- **Exercise brief**: Scan the data below for the string "caption". Show every line where it turns up.

+++

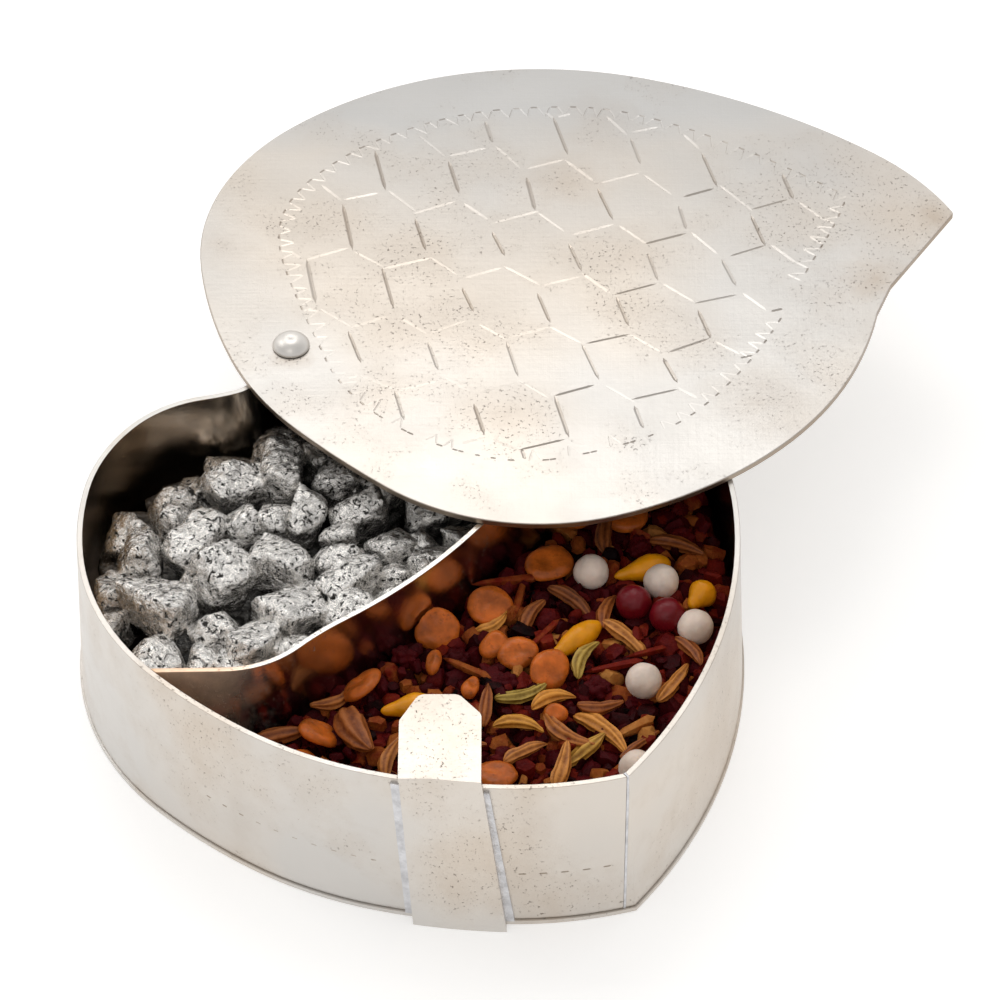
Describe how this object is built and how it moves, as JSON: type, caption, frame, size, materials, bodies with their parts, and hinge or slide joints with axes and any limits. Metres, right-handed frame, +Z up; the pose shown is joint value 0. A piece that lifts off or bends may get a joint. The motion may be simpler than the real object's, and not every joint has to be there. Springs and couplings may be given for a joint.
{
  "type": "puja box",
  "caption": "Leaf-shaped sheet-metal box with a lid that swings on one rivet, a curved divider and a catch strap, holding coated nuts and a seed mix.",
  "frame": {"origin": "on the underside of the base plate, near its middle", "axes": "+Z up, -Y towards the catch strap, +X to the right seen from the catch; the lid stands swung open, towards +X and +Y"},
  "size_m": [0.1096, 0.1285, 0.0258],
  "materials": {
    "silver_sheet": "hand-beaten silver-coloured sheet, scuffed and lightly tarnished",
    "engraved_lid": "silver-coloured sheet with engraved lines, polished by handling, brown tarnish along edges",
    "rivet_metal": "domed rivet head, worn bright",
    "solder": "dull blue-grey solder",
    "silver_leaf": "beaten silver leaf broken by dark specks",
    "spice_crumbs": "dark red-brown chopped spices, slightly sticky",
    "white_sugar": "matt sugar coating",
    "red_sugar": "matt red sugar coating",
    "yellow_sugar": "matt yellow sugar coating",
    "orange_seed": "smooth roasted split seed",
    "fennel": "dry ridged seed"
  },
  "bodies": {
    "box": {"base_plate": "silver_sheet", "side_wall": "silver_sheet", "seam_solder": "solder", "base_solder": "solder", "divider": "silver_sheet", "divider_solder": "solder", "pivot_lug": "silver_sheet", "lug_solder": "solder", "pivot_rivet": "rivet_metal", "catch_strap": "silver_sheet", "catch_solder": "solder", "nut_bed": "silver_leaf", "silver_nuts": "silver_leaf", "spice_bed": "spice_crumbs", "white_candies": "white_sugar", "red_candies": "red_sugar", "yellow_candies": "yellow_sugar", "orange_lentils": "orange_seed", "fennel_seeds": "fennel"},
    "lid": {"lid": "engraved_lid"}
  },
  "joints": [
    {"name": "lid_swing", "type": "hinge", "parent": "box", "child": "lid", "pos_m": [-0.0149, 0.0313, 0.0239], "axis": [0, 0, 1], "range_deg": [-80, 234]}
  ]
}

+++

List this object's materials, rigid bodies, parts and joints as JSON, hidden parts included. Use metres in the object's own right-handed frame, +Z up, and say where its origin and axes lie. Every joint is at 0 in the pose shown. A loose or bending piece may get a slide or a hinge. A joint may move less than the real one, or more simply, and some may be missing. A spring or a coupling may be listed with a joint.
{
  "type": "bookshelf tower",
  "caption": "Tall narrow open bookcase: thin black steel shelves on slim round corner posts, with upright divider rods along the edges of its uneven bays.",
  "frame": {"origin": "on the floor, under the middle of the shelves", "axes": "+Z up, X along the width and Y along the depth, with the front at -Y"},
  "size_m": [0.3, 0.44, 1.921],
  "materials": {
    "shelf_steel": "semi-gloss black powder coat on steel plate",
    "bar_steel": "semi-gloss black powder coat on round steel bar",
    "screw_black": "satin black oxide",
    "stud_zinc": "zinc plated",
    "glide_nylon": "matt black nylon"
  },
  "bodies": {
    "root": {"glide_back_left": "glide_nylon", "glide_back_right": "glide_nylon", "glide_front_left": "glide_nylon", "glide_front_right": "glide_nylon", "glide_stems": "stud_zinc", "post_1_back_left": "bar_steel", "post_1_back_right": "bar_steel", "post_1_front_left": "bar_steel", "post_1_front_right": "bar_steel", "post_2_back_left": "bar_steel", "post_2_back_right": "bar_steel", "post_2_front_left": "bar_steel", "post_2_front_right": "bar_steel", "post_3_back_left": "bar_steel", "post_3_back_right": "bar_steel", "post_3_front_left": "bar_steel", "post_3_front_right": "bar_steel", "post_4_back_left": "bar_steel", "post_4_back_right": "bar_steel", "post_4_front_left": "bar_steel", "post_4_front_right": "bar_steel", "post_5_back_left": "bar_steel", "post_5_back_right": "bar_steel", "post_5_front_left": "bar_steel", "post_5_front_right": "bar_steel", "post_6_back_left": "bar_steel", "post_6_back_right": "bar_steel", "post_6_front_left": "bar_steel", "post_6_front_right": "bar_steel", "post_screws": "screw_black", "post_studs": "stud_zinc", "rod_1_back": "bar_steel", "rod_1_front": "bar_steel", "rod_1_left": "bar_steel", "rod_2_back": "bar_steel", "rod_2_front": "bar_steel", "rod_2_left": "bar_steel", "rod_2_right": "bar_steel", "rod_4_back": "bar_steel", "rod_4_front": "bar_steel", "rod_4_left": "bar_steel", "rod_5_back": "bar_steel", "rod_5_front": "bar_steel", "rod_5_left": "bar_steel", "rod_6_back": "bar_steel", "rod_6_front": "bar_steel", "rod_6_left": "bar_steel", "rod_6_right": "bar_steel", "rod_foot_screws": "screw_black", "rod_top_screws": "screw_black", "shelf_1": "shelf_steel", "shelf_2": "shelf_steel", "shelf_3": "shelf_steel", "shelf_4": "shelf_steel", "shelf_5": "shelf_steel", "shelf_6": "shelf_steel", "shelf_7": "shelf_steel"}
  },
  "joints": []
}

+++

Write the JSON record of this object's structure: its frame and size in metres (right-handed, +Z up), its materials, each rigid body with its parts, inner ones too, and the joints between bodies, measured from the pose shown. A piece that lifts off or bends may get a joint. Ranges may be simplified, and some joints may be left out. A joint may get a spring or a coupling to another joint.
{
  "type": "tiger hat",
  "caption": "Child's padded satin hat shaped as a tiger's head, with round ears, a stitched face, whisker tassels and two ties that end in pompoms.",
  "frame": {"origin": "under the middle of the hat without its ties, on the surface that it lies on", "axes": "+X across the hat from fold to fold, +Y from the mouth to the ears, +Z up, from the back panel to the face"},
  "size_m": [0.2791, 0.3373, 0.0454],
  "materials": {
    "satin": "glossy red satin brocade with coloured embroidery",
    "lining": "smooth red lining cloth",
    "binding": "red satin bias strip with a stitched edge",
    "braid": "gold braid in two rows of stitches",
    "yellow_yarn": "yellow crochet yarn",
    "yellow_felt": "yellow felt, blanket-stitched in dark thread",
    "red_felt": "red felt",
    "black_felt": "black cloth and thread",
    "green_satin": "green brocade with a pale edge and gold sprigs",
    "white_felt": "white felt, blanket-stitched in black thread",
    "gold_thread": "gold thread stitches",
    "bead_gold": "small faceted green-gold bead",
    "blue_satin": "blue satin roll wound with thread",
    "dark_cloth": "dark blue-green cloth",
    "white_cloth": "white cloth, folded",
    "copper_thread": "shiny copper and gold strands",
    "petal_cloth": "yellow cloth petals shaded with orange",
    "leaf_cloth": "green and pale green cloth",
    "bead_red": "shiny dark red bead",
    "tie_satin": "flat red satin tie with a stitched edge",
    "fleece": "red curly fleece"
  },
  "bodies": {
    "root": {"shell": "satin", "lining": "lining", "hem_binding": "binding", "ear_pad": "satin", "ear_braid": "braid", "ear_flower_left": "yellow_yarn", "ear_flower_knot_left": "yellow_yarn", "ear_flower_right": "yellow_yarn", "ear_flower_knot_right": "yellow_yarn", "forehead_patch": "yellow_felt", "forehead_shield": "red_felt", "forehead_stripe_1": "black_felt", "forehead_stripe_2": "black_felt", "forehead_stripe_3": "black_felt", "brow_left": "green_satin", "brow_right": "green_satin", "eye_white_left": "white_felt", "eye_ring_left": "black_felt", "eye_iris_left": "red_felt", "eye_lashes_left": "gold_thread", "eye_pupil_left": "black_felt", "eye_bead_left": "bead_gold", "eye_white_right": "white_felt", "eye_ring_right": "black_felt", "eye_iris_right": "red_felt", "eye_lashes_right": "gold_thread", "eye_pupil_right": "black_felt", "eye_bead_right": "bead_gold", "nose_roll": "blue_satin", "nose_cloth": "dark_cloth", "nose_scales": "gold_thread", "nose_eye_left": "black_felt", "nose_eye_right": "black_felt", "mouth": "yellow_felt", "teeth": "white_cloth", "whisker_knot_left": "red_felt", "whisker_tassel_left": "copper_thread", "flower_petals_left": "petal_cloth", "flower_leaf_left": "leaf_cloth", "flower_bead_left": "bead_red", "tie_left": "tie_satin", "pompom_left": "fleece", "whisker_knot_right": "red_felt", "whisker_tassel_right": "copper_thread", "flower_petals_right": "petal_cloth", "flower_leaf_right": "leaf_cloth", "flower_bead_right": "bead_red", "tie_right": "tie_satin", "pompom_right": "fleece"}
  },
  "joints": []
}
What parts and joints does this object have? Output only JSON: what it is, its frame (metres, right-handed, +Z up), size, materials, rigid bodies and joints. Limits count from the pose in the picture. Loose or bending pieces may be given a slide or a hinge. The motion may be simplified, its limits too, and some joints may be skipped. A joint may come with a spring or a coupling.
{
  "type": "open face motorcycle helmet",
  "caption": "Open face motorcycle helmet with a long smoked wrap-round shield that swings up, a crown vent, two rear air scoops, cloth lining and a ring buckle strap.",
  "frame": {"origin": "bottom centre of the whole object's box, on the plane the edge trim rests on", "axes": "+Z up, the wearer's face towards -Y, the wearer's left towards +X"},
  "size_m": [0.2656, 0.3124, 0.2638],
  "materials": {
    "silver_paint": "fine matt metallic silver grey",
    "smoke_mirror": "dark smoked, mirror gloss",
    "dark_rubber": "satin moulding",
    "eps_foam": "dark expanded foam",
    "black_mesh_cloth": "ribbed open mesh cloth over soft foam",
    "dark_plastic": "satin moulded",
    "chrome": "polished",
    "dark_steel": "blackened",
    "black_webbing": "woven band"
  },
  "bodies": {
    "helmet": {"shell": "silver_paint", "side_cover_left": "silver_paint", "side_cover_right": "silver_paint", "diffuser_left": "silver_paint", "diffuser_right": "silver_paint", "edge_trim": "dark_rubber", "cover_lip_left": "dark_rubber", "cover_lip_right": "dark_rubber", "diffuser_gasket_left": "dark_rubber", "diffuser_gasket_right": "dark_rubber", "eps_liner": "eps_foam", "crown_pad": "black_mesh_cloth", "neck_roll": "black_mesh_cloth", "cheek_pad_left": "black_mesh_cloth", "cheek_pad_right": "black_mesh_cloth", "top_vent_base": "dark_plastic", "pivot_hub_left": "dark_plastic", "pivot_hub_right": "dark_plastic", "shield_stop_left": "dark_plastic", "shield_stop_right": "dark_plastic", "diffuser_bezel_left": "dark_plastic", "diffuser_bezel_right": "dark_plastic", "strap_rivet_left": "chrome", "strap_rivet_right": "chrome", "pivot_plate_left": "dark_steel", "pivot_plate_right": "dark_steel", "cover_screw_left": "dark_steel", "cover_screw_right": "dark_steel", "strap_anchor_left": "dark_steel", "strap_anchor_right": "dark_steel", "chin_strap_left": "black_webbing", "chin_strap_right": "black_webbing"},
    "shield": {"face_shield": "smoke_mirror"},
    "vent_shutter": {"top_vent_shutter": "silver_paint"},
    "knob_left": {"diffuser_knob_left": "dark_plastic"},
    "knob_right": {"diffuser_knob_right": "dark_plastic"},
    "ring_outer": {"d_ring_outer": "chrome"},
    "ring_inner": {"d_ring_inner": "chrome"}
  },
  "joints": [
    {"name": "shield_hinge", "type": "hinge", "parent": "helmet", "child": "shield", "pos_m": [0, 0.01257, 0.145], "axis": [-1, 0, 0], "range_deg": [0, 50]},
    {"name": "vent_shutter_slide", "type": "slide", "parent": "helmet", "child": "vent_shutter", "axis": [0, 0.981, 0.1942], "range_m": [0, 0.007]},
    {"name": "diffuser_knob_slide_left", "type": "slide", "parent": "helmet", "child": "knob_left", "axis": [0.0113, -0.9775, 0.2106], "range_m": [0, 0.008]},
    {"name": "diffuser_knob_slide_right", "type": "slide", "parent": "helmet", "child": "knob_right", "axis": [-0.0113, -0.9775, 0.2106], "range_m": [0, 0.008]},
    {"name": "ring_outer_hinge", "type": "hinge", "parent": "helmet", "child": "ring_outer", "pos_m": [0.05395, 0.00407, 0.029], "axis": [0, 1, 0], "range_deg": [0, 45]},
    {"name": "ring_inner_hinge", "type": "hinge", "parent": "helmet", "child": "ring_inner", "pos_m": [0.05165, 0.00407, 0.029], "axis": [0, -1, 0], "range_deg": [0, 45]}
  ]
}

+++

- **Task solution**:
Describe how this object is built and how it moves, as JSON: type, caption, frame, size, materials, bodies with their parts, and hinge or slide joints with axes and any limits. Metres, right-handed frame, +Z up; the pose shown is joint value 0. A piece that lifts off or bends may get a joint. The motion may be simpler than the real object's, and not every joint has to be there. Springs and couplings may be given for a joint.
  "caption": "Leaf-shaped sheet-metal box with a lid that swings on one rivet, a curved divider and a catch strap, holding coated nuts and a seed mix.",
  "caption": "Tall narrow open bookcase: thin black steel shelves on slim round corner posts, with upright divider rods along the edges of its uneven bays.",
  "caption": "Child's padded satin hat shaped as a tiger's head, with round ears, a stitched face, whisker tassels and two ties that end in pompoms.",
  "caption": "Open face motorcycle helmet with a long smoked wrap-round shield that swings up, a crown vent, two rear air scoops, cloth lining and a ring buckle strap.",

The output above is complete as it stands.